◆ **What you should do**: Reproduce the listing below verbatim.
**********
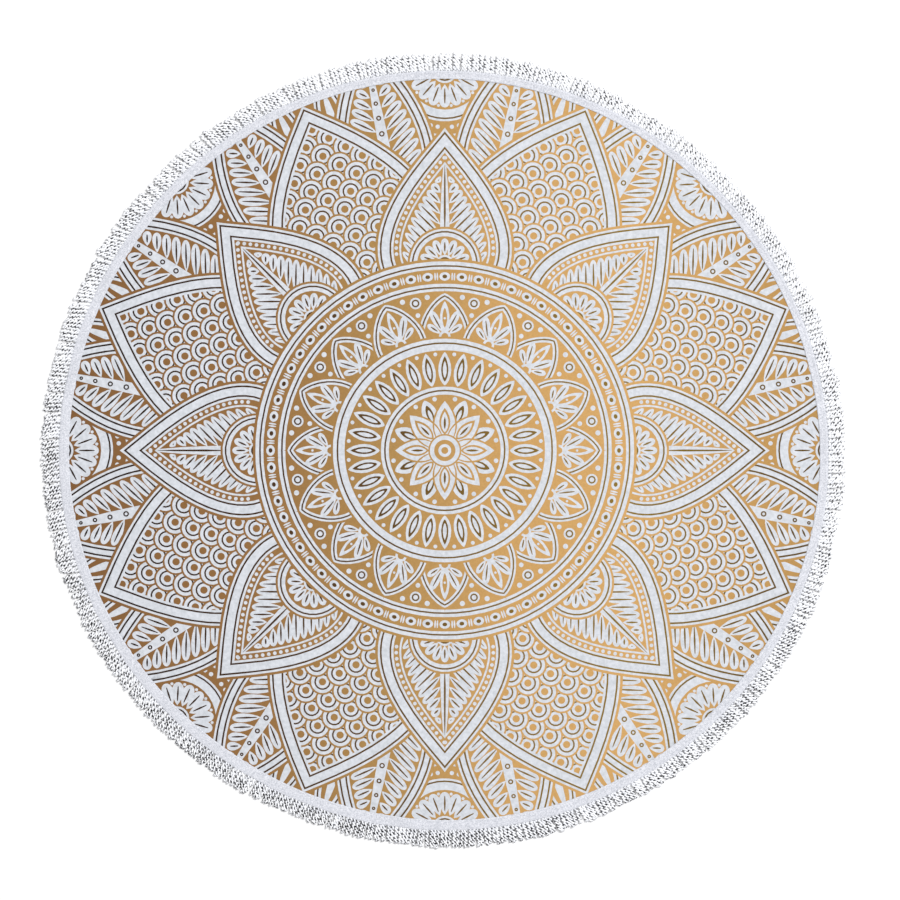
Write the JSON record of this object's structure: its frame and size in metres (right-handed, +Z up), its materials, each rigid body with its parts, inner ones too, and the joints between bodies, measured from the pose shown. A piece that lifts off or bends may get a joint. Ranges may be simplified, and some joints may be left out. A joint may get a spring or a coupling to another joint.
{
  "type": "round beach towel",
  "caption": "Round short-pile beach towel lying flat, printed with a gold lotus mandala on white, with a white heading tape and a corded fringe round its edge.",
  "frame": {"origin": "on the underside, at the middle of the towel's outer box", "axes": "+Z up, square to the cloth and towards the printed face; +X the long way across, because the towel lies a little out of round; +Y towards the top of the picture"},
  "size_m": [1.5154, 1.496, 0.004],
  "materials": {
    "printed_terry": "matte short pile, white ground with gold ink",
    "tape": "matte woven white tape",
    "cord": "matte twisted white cord"
  },
  "bodies": {
    "root": {"printed_cloth": "printed_terry", "heading_tape": "tape", "corded_fringe": "cord"}
  },
  "joints": []
}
**********
◆ **Reply**:
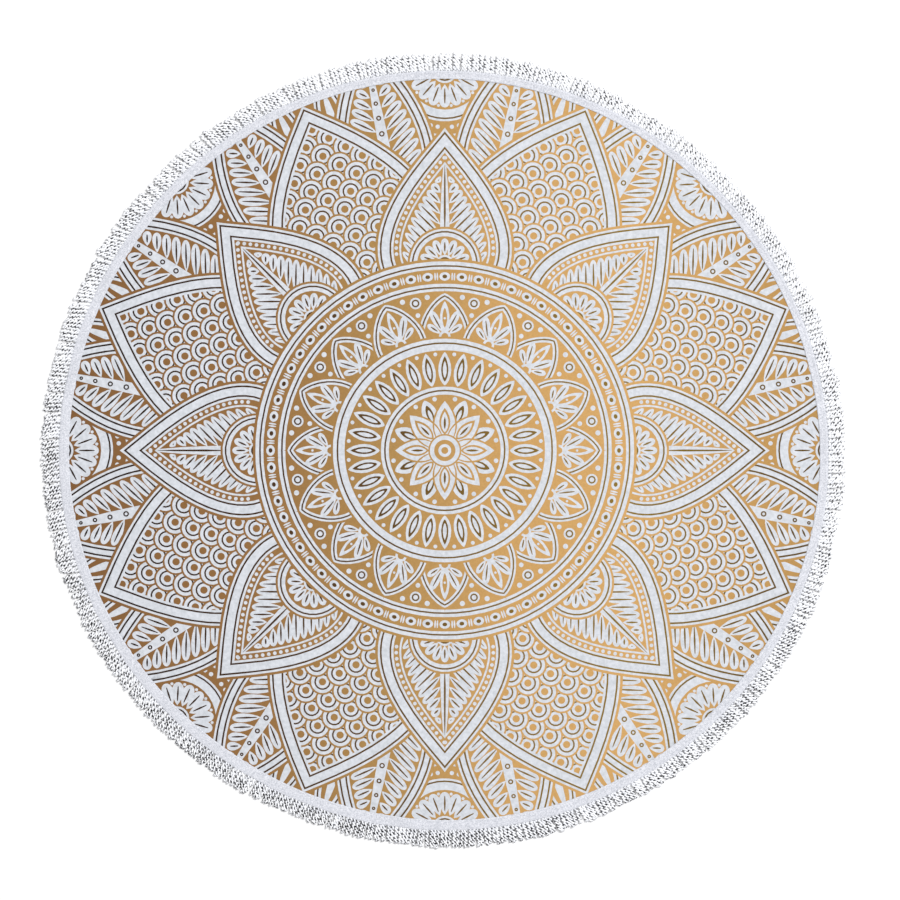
Write the JSON record of this object's structure: its frame and size in metres (right-handed, +Z up), its materials, each rigid body with its parts, inner ones too, and the joints between bodies, measured from the pose shown. A piece that lifts off or bends may get a joint. Ranges may be simplified, and some joints may be left out. A joint may get a spring or a coupling to another joint.
{
  "type": "round beach towel",
  "caption": "Round short-pile beach towel lying flat, printed with a gold lotus mandala on white, with a white heading tape and a corded fringe round its edge.",
  "frame": {"origin": "on the underside, at the middle of the towel's outer box", "axes": "+Z up, square to the cloth and towards the printed face; +X the long way across, because the towel lies a little out of round; +Y towards the top of the picture"},
  "size_m": [1.5154, 1.496, 0.004],
  "materials": {
    "printed_terry": "matte short pile, white ground with gold ink",
    "tape": "matte woven white tape",
    "cord": "matte twisted white cord"
  },
  "bodies": {
    "root": {"printed_cloth": "printed_terry", "heading_tape": "tape", "corded_fringe": "cord"}
  },
  "joints": []
}